Saddle of lamb was next, tender and juicy meat with excellent flavour. This was served with the sweetest garlic, pickled chives, preserved leeks and some pieces of lamb lard that added depth and more character. This was followed by fillet of ox that had been baked in birch having lovely texture, accompanied with celeriac that had been baked in oven over night and made into a cream and some really rich tasting oxtail sauce.
Purée of polypody and chervil with white chocolate and fennel was the first dessert and a real liquorice dream, but the fennel-juice granitee I thought made the whole dessert a bit unpleasantly wet.
Fermented blueberries with yoghurt cream, almond paste, puffed wheat and blueberry sorbet was light and good and a perfect dessert to finish off this very long meal.
To make one long story short I would say that Stockholm and Sweden has yet another restaurant to be counted as world class.
The food served at Oaxen Krog is creative, folding in the best of our ingredients up north.

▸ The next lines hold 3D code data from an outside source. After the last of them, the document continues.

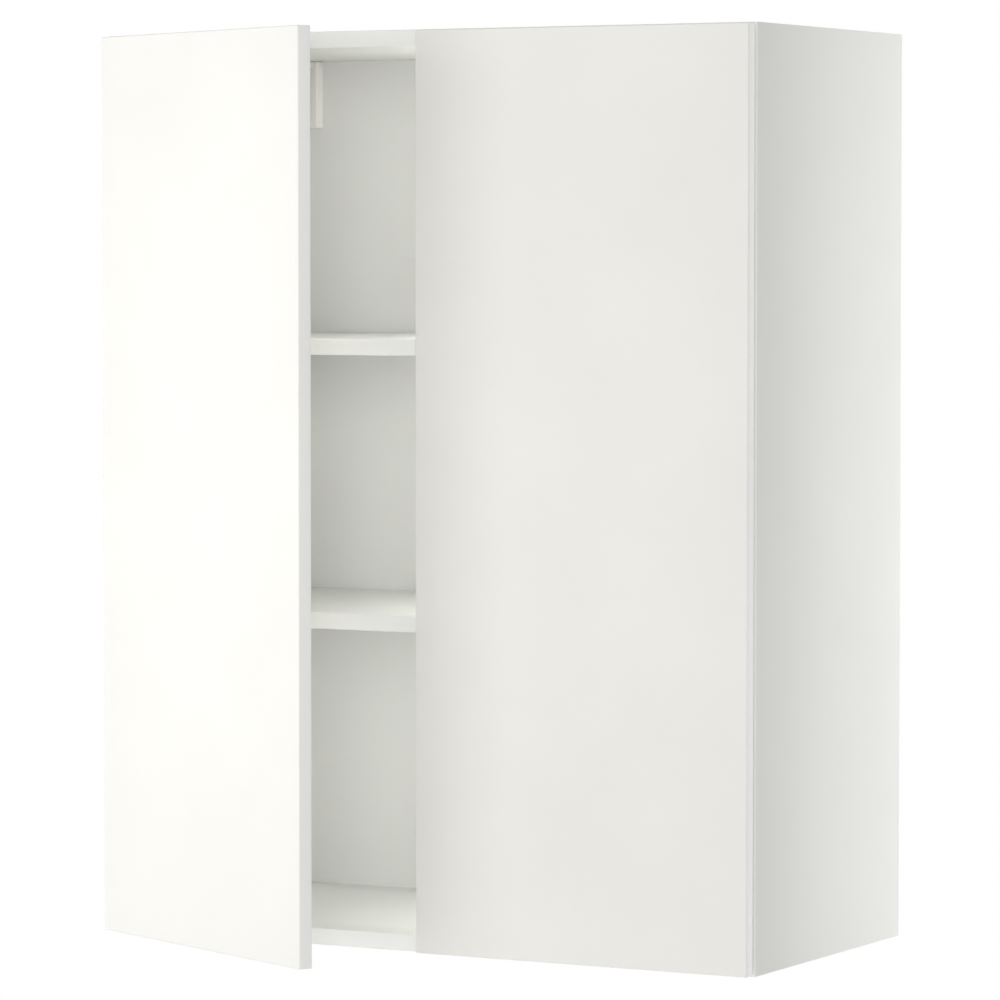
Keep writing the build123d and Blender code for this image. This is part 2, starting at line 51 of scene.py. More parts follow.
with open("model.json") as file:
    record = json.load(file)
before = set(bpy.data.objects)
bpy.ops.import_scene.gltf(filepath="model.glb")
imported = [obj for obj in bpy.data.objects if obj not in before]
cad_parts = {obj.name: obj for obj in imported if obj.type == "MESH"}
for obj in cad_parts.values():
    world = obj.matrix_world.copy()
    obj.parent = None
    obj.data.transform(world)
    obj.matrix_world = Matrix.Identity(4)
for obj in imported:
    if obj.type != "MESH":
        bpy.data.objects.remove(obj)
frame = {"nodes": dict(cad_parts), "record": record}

import json
import math

import bmesh
import bpy
from bpy.props import FloatProperty, FloatVectorProperty, IntProperty, PointerProperty
from mathutils import Matrix, Vector

cad_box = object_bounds()
record = frame["record"]
nodes = frame["nodes"]

SIDES = ("left", "right")
BOARD_SLOT = "melamine_board"
DOOR_SLOT = "door_board"
BAND_SLOT = "edge_banding"
BACK_SLOT = "hardboard"
PLASTIC_SLOT = "white_plastic"
OVERSHOOT = 0.001  # a cutter reaches this far past the surface it starts from
TOUCH = 1e-5  # two places closer than this are the same


# ---------------------------------------------------------------- what a user would change
def length(name, description, default):
    """A length property, in metres."""
    return FloatProperty(
        name=name, description=description, default=default, unit="LENGTH", precision=5
    )


def colour(name, description, default):
    """A colour property, linear RGB."""
    return FloatVectorProperty(
        name=name, description=description, default=default, subtype="COLOR", min=0, max=1, size=3
    )


class CABINET_PG_sizes(bpy.types.PropertyGroup):
    back_radius: length("Back edge radius", "Easing of the thin back's edges", 0.0002)
    bracket_room: length("Bracket room", "Room in the back round a suspension bracket", 0.002)
    screw_bore_share: FloatProperty(
        name="Screw bore share",
        description="A bracket screw's bore radius over its head's width",
        default=0.27,
    )
    board_radius: length("Board edge radius", "Easing of the cut edges of a carcass board", 0.0004)
    band_radius: length("Band edge radius", "Rounding of the front edge bands", 0.0008)
    door_radius: length("Door edge radius", "Rounding of the doors' outer edges", 0.0011)
    row_first: length("First shelf hole", "Height of the lowest hole of each row", 0.145)
    row_pitch: length("Shelf hole pitch", "Distance between two holes of a row", 0.02)
    row_count: IntProperty(name="Shelf holes", description="Holes in each row", default=36, min=1)
    row_radius: length("Shelf hole radius", "Radius of a shelf hole", 0.0025)
    row_depth: length("Shelf hole depth", "Depth of a shelf hole", 0.012)
    row_hinge_gap: length("Row gap at a hinge", "The front row leaves this much free at a hinge", 0.03)
    bore_spare: length("Bore clearance", "A bore is this much deeper than what fills it", 0.0005)
    bore_fit: length("Bore fit", "A bore's radius over that of what fills it", 0.0001)
    bolt_bore_radius: length("Bolt bore radius", "Bore for a cam bolt's shank", 0.004)
    cup_radius: length("Cup radius", "Radius of a hinge cup", 0.0175)
    cup_screw_radius: length("Cup screw radius", "Pilot bore for a cup's screw", 0.0018)
    cover_wall: length("Cover wall", "Wall thickness of a suspension fitting's cover", 0.0016)
    cover_radius: length("Cover edge radius", "Rounding of the cover's outer edges", 0.002)
    cover_border: length("Cover border", "Width of the raised border on the cover's front", 0.0045)
    cover_step: length("Cover step", "Depth of the panel inside that border", 0.0005)
    cap_rim: length("Cap rim", "Width of the flat rim of a cam cap", 0.0012)
    cap_height: length("Cap height", "Height of a cam cap above the board", 0.0012)
    cap_dish: length("Cap dish", "Depth of the dish in a cam cap", 0.0002)
    cap_edge: length("Cap edge radius", "Rounding of a cam cap's rim", 0.0005)


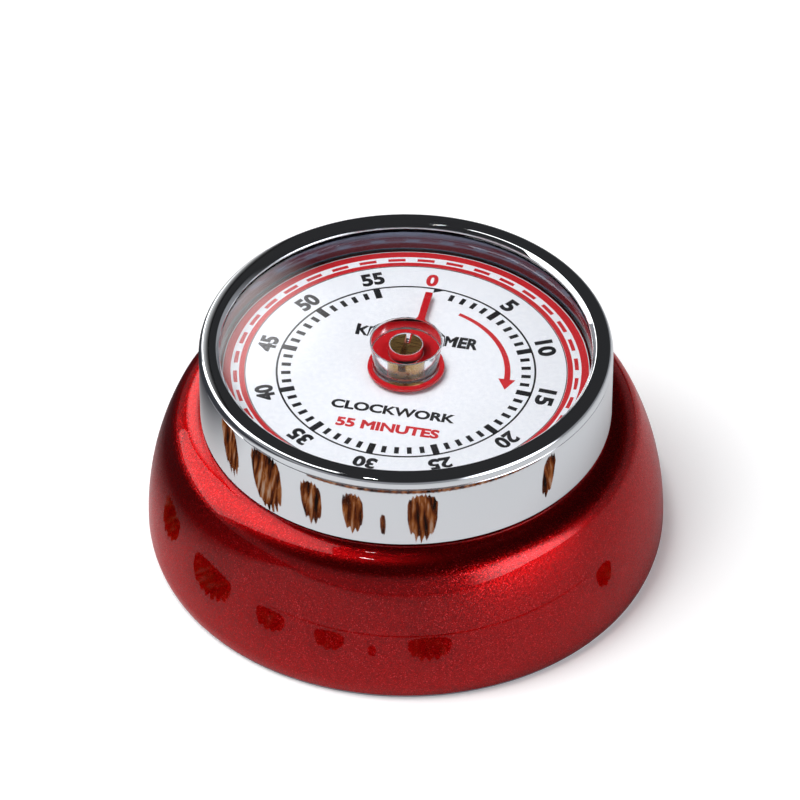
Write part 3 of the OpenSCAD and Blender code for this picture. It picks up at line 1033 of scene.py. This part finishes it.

It is not about pretty food, cooked and prepared hours before service, and I never felt it was more daring than delicious. The main ingredient on every plate is allowed to shine, yet Magnus uses interesting and sometimes genius combinations to complement, contrast and enhance flavours of that main ingredient. Never, except the fermented mushrooms served with the langoustine, I felt another flavour dominate the show.
This was a truly elegant and harmonious meal where I learned a lot. And immediately I have to count it with some of the best meals I have had in Sweden for a long time. Respect.